◆ **EXERCISE GOAL**
Could every line of the data be printed exactly as it reads?
[Begin]
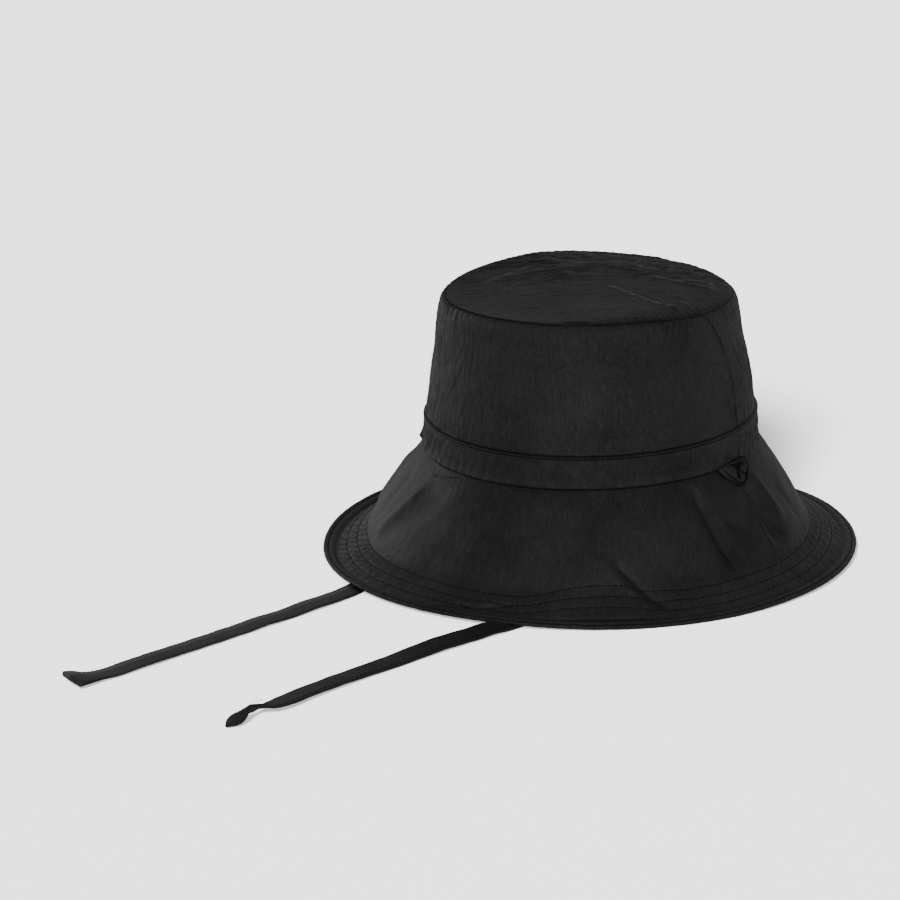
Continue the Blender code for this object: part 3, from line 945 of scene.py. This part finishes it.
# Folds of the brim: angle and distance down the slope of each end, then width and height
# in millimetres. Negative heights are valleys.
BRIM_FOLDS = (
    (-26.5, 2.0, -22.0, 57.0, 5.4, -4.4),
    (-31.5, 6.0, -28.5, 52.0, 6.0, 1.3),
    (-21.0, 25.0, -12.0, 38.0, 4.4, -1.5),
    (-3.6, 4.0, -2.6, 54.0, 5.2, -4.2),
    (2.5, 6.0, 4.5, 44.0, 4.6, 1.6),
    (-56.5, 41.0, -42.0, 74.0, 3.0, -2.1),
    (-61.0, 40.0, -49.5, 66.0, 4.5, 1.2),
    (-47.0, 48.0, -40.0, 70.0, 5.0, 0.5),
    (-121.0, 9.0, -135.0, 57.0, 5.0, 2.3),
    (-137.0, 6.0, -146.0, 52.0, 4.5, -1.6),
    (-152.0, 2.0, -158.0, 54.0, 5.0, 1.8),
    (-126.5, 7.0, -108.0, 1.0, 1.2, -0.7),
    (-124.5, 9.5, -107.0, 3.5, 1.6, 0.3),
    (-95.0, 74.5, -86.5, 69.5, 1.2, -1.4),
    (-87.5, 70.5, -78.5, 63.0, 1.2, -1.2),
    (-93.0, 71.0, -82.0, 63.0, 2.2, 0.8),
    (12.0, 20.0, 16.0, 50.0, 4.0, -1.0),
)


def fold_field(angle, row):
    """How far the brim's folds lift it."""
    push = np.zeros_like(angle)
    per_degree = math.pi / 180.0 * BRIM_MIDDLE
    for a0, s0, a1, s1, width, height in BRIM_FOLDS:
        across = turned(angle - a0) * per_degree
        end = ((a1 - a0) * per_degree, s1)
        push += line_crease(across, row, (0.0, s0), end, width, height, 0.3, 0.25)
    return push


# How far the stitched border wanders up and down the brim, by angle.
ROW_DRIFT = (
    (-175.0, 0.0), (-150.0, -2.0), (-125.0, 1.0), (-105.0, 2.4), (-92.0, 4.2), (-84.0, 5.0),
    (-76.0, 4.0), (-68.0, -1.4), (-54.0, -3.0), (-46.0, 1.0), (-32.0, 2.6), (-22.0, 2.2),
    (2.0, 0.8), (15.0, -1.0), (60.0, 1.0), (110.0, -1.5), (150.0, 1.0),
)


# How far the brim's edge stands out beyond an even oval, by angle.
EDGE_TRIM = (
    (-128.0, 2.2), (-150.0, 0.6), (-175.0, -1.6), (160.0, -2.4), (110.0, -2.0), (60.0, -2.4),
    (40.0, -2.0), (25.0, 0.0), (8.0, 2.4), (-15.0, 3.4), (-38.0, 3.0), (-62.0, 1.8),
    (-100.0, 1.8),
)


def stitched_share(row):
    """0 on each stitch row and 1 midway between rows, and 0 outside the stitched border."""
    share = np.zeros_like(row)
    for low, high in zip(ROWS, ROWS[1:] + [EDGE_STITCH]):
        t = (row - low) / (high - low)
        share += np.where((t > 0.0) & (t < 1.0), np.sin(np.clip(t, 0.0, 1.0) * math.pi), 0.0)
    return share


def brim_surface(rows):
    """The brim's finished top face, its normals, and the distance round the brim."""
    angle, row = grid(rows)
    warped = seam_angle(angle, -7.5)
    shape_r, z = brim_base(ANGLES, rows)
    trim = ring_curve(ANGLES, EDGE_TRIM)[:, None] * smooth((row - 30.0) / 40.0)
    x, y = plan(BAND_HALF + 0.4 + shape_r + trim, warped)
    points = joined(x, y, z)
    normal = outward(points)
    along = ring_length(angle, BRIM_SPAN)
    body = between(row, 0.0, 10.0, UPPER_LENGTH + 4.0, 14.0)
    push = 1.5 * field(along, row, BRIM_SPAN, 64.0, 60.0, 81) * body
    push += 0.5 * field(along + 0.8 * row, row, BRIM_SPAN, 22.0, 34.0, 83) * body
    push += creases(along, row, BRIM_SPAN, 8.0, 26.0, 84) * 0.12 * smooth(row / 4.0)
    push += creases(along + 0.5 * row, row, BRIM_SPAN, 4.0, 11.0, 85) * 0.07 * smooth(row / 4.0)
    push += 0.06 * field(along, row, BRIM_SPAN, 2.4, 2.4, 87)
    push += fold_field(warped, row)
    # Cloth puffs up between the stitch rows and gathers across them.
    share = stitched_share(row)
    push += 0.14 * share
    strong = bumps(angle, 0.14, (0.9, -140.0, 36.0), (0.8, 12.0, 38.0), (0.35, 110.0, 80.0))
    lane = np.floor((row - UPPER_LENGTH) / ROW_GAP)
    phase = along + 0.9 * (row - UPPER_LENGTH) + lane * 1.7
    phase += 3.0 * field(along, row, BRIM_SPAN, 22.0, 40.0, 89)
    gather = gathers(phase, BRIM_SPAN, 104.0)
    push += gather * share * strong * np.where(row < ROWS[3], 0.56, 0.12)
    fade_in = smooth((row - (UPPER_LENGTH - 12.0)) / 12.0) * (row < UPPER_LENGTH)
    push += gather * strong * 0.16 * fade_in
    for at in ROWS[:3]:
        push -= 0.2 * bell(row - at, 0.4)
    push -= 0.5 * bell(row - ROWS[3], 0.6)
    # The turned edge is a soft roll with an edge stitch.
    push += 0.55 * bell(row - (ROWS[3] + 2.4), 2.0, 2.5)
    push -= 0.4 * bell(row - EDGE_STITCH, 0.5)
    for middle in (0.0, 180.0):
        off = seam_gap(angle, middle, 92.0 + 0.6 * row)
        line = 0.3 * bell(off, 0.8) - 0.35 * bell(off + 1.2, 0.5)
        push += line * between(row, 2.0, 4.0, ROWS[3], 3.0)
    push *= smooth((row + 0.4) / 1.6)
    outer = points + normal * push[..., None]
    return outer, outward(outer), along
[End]
◆ **EXERCISE OUTPUT**
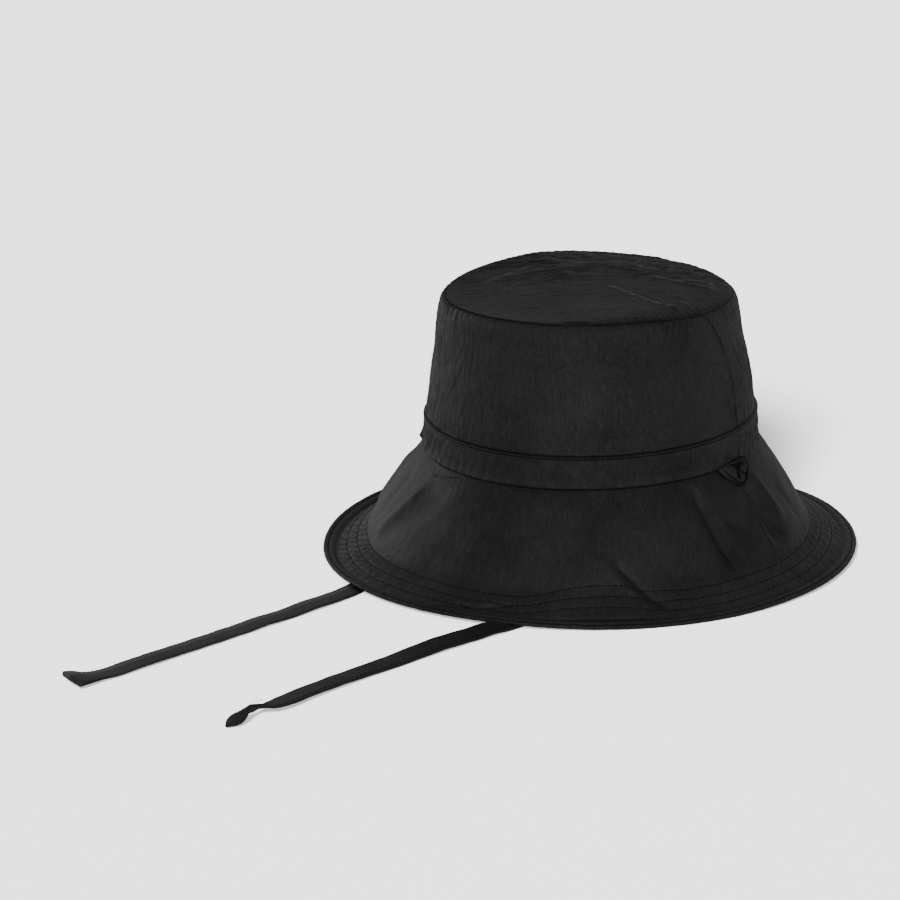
Continue the Blender code for this object: part 3, from line 945 of scene.py. This part finishes it.
# Folds of the brim: angle and distance down the slope of each end, then width and height
# in millimetres. Negative heights are valleys.
BRIM_FOLDS = (
    (-26.5, 2.0, -22.0, 57.0, 5.4, -4.4),
    (-31.5, 6.0, -28.5, 52.0, 6.0, 1.3),
    (-21.0, 25.0, -12.0, 38.0, 4.4, -1.5),
    (-3.6, 4.0, -2.6, 54.0, 5.2, -4.2),
    (2.5, 6.0, 4.5, 44.0, 4.6, 1.6),
    (-56.5, 41.0, -42.0, 74.0, 3.0, -2.1),
    (-61.0, 40.0, -49.5, 66.0, 4.5, 1.2),
    (-47.0, 48.0, -40.0, 70.0, 5.0, 0.5),
    (-121.0, 9.0, -135.0, 57.0, 5.0, 2.3),
    (-137.0, 6.0, -146.0, 52.0, 4.5, -1.6),
    (-152.0, 2.0, -158.0, 54.0, 5.0, 1.8),
    (-126.5, 7.0, -108.0, 1.0, 1.2, -0.7),
    (-124.5, 9.5, -107.0, 3.5, 1.6, 0.3),
    (-95.0, 74.5, -86.5, 69.5, 1.2, -1.4),
    (-87.5, 70.5, -78.5, 63.0, 1.2, -1.2),
    (-93.0, 71.0, -82.0, 63.0, 2.2, 0.8),
    (12.0, 20.0, 16.0, 50.0, 4.0, -1.0),
)


def fold_field(angle, row):
    """How far the brim's folds lift it."""
    push = np.zeros_like(angle)
    per_degree = math.pi / 180.0 * BRIM_MIDDLE
    for a0, s0, a1, s1, width, height in BRIM_FOLDS:
        across = turned(angle - a0) * per_degree
        end = ((a1 - a0) * per_degree, s1)
        push += line_crease(across, row, (0.0, s0), end, width, height, 0.3, 0.25)
    return push


# How far the stitched border wanders up and down the brim, by angle.
ROW_DRIFT = (
    (-175.0, 0.0), (-150.0, -2.0), (-125.0, 1.0), (-105.0, 2.4), (-92.0, 4.2), (-84.0, 5.0),
    (-76.0, 4.0), (-68.0, -1.4), (-54.0, -3.0), (-46.0, 1.0), (-32.0, 2.6), (-22.0, 2.2),
    (2.0, 0.8), (15.0, -1.0), (60.0, 1.0), (110.0, -1.5), (150.0, 1.0),
)


# How far the brim's edge stands out beyond an even oval, by angle.
EDGE_TRIM = (
    (-128.0, 2.2), (-150.0, 0.6), (-175.0, -1.6), (160.0, -2.4), (110.0, -2.0), (60.0, -2.4),
    (40.0, -2.0), (25.0, 0.0), (8.0, 2.4), (-15.0, 3.4), (-38.0, 3.0), (-62.0, 1.8),
    (-100.0, 1.8),
)


def stitched_share(row):
    """0 on each stitch row and 1 midway between rows, and 0 outside the stitched border."""
    share = np.zeros_like(row)
    for low, high in zip(ROWS, ROWS[1:] + [EDGE_STITCH]):
        t = (row - low) / (high - low)
        share += np.where((t > 0.0) & (t < 1.0), np.sin(np.clip(t, 0.0, 1.0) * math.pi), 0.0)
    return share


def brim_surface(rows):
    """The brim's finished top face, its normals, and the distance round the brim."""
    angle, row = grid(rows)
    warped = seam_angle(angle, -7.5)
    shape_r, z = brim_base(ANGLES, rows)
    trim = ring_curve(ANGLES, EDGE_TRIM)[:, None] * smooth((row - 30.0) / 40.0)
    x, y = plan(BAND_HALF + 0.4 + shape_r + trim, warped)
    points = joined(x, y, z)
    normal = outward(points)
    along = ring_length(angle, BRIM_SPAN)
    body = between(row, 0.0, 10.0, UPPER_LENGTH + 4.0, 14.0)
    push = 1.5 * field(along, row, BRIM_SPAN, 64.0, 60.0, 81) * body
    push += 0.5 * field(along + 0.8 * row, row, BRIM_SPAN, 22.0, 34.0, 83) * body
    push += creases(along, row, BRIM_SPAN, 8.0, 26.0, 84) * 0.12 * smooth(row / 4.0)
    push += creases(along + 0.5 * row, row, BRIM_SPAN, 4.0, 11.0, 85) * 0.07 * smooth(row / 4.0)
    push += 0.06 * field(along, row, BRIM_SPAN, 2.4, 2.4, 87)
    push += fold_field(warped, row)
    # Cloth puffs up between the stitch rows and gathers across them.
    share = stitched_share(row)
    push += 0.14 * share
    strong = bumps(angle, 0.14, (0.9, -140.0, 36.0), (0.8, 12.0, 38.0), (0.35, 110.0, 80.0))
    lane = np.floor((row - UPPER_LENGTH) / ROW_GAP)
    phase = along + 0.9 * (row - UPPER_LENGTH) + lane * 1.7
    phase += 3.0 * field(along, row, BRIM_SPAN, 22.0, 40.0, 89)
    gather = gathers(phase, BRIM_SPAN, 104.0)
    push += gather * share * strong * np.where(row < ROWS[3], 0.56, 0.12)
    fade_in = smooth((row - (UPPER_LENGTH - 12.0)) / 12.0) * (row < UPPER_LENGTH)
    push += gather * strong * 0.16 * fade_in
    for at in ROWS[:3]:
        push -= 0.2 * bell(row - at, 0.4)
    push -= 0.5 * bell(row - ROWS[3], 0.6)
    # The turned edge is a soft roll with an edge stitch.
    push += 0.55 * bell(row - (ROWS[3] + 2.4), 2.0, 2.5)
    push -= 0.4 * bell(row - EDGE_STITCH, 0.5)
    for middle in (0.0, 180.0):
        off = seam_gap(angle, middle, 92.0 + 0.6 * row)
        line = 0.3 * bell(off, 0.8) - 0.35 * bell(off + 1.2, 0.5)
        push += line * between(row, 2.0, 4.0, ROWS[3], 3.0)
    push *= smooth((row + 0.4) / 1.6)
    outer = points + normal * push[..., None]
    return outer, outward(outer), along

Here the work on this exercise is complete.